Europe faces “unprecedented risks” to its natural gas supplies this winter after Russia cut off most pipeline shipments, the International Energy Agency said Monday, warning that European nations could wind up competing with Asia for already scarce and expensive liquid gas that comes by ship.
The Paris-based IEA said in its quarterly gas report that the European Union’s 27 countries would need to reduce natural gas use by 13% over the winter in case of a complete Russian cutoff amid the war in Ukraine. Much of that cutback would have to come from consumer behavior such as turning down thermostats by 1 degree and adjusting boiler temperatures as well as industrial and utility conservation, the group said.
The EU on Friday agreed to mandate a reduction in electricity consumption by at least 5% during peak price hours.
Just a trickle of Russian gas is still arriving in pipelines through Ukraine to Slovakia and across the Black Sea through Turkey to Bulgaria. Two other routes, under the Baltic Sea to Germany and through Belarus and Poland, have shut down.
Another hazard highlighted by the study was a late winter cold snap, which would be particularly challenging because underground gas reserves flow more slowly at the end of the season due to less gas and lower pressure in the storage caverns. The EU has already filled storage to 88%, ahead of its goal of 80% before winter. The IEA assumed 90% would be needed in its Russian gas cutoff scenario.
Businesses in Europe have already cut back natural gas use, sometimes simply by abandoning energy-intensive activity such as making steel and fertilizer, while smaller businesses like bakeries are feeling a severe crimp in their costs.
High prices for natural gas, which is used for heating homes, generating electricity and a host of industrial processes, are fueling record consumer inflation of 10% in the 19 EU nations that use the shared euro currency. The high energy prices are sapping so much consumer purchasing power that economists predict a recession at the end of this year and the beginning of next.

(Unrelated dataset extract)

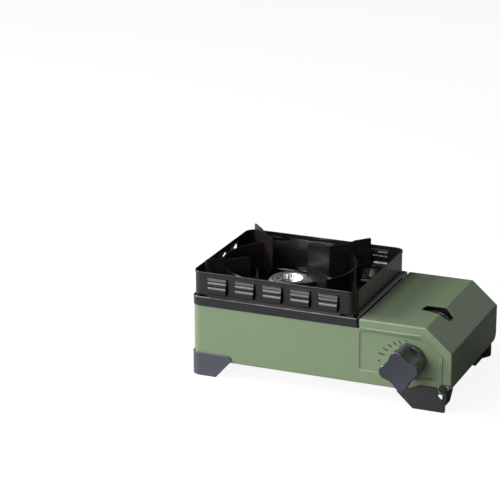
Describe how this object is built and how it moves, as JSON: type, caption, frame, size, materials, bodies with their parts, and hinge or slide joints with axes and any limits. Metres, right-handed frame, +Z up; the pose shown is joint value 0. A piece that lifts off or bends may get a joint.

European governments and utilities have made up much of the Russian shortfall by purchasing expensive supplies of liquefied natural gas, or LNG, that comes by ship from countries such as the U.S. and Qatar and by obtaining increased pipeline supplies from Norway and Azerbaijan.
The goal is to prevent storage levels from falling so far that governments must ration gas to businesses. Gas storage must remain above 33% for a secure winter, according to the IEA, while levels below that risk shortages if there’s a late cold snap.
Lower levels also would make it harder for Europe to refill storage next summer, while higher reserves from conservation would help lower extremely high energy prices.
French Prime Minister Élisabeth Borne on Monday played down concerns of gas shortages, saying her country has diversified its supplies and stocked up “to the maximum.”
“We are ready to face this winter,” she told France’s lower house of parliament. Reiterating her government’s drive for energy saving, Borne added there are no risks of energy cuts in coming months “if everyone plays their part.”
European leaders say the cutback in Russian gas is energy blackmail aimed at pressuring governments over their support for Ukraine and sanctions against Moscow.
Since Russia halted gas flows this month through the Nord Stream 1 pipeline running under the Baltic Sea to Germany, it and the parallel Nord Stream 2 — built but never operated after Germany refused to certify it — were damaged in underwater explosions that European governments say are sabotage.
Demand for liquefied gas has driven up prices and tightened supply to the extent that poorer countries in Asia cannot afford it. Bangladesh is experiencing widespread power blackouts, while Pakistan faces rolling blackouts and has introduced reduced working hours so shops and factories can save electricity.
“Inter-regional competition in LNG procurement may create further tensions, as additional European needs would put more pressure on other buyers, especially in Asia, and conversely cold spells in Northeast Asia could limit Europe’s access to LNG,” the agency said.
The gas crisis in Europe has also deprived Asian countries of the limited number of floating regasification terminals, which were expected to play a major role in LNG imports in Southeast Asia. Europe has secured 12 of the vessels and plans another nine.